- _THE EXERCISE_: Verbatim output of all the material below is required.

○ ○ ○

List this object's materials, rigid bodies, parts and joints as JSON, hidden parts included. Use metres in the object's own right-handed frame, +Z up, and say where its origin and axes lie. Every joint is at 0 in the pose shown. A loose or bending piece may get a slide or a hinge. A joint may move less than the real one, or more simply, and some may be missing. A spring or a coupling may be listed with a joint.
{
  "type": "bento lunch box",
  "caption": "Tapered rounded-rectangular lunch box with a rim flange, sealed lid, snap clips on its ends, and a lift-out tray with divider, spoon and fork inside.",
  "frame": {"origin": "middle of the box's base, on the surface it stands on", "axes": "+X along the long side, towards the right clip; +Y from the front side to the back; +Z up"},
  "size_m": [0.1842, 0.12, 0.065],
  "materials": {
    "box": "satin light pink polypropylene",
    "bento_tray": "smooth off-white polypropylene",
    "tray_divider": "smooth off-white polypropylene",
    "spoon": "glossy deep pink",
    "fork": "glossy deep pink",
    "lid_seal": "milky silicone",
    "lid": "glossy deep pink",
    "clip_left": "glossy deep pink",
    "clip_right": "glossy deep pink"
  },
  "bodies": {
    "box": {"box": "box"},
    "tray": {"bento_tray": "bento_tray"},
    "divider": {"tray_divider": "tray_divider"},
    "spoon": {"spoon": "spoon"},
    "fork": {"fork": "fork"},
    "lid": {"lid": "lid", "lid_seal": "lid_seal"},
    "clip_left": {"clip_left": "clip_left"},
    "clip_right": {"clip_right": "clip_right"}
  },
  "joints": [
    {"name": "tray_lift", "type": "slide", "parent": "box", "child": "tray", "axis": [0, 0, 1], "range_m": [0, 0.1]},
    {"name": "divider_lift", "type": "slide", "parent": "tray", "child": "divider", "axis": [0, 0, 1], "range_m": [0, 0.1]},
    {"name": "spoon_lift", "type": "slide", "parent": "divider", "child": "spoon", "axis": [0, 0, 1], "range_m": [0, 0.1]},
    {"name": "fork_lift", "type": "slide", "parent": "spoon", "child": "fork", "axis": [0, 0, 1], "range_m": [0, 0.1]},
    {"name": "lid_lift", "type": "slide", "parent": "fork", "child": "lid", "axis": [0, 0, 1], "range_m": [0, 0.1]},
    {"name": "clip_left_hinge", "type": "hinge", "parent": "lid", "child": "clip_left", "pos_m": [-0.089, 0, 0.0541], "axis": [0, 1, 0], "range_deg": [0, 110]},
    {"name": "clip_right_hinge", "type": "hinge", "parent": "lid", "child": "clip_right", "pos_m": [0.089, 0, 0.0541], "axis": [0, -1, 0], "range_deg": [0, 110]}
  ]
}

○ ○ ○

- _FINAL RESULT_:
List this object's materials, rigid bodies, parts and joints as JSON, hidden parts included. Use metres in the object's own right-handed frame, +Z up, and say where its origin and axes lie. Every joint is at 0 in the pose shown. A loose or bending piece may get a slide or a hinge. A joint may move less than the real one, or more simply, and some may be missing. A spring or a coupling may be listed with a joint.
{
  "type": "bento lunch box",
  "caption": "Tapered rounded-rectangular lunch box with a rim flange, sealed lid, snap clips on its ends, and a lift-out tray with divider, spoon and fork inside.",
  "frame": {"origin": "middle of the box's base, on the surface it stands on", "axes": "+X along the long side, towards the right clip; +Y from the front side to the back; +Z up"},
  "size_m": [0.1842, 0.12, 0.065],
  "materials": {
    "box": "satin light pink polypropylene",
    "bento_tray": "smooth off-white polypropylene",
    "tray_divider": "smooth off-white polypropylene",
    "spoon": "glossy deep pink",
    "fork": "glossy deep pink",
    "lid_seal": "milky silicone",
    "lid": "glossy deep pink",
    "clip_left": "glossy deep pink",
    "clip_right": "glossy deep pink"
  },
  "bodies": {
    "box": {"box": "box"},
    "tray": {"bento_tray": "bento_tray"},
    "divider": {"tray_divider": "tray_divider"},
    "spoon": {"spoon": "spoon"},
    "fork": {"fork": "fork"},
    "lid": {"lid": "lid", "lid_seal": "lid_seal"},
    "clip_left": {"clip_left": "clip_left"},
    "clip_right": {"clip_right": "clip_right"}
  },
  "joints": [
    {"name": "tray_lift", "type": "slide", "parent": "box", "child": "tray", "axis": [0, 0, 1], "range_m": [0, 0.1]},
    {"name": "divider_lift", "type": "slide", "parent": "tray", "child": "divider", "axis": [0, 0, 1], "range_m": [0, 0.1]},
    {"name": "spoon_lift", "type": "slide", "parent": "divider", "child": "spoon", "axis": [0, 0, 1], "range_m": [0, 0.1]},
    {"name": "fork_lift", "type": "slide", "parent": "spoon", "child": "fork", "axis": [0, 0, 1], "range_m": [0, 0.1]},
    {"name": "lid_lift", "type": "slide", "parent": "fork", "child": "lid", "axis": [0, 0, 1], "range_m": [0, 0.1]},
    {"name": "clip_left_hinge", "type": "hinge", "parent": "lid", "child": "clip_left", "pos_m": [-0.089, 0, 0.0541], "axis": [0, 1, 0], "range_deg": [0, 110]},
    {"name": "clip_right_hinge", "type": "hinge", "parent": "lid", "child": "clip_right", "pos_m": [0.089, 0, 0.0541], "axis": [0, -1, 0], "range_deg": [0, 110]}
  ]
}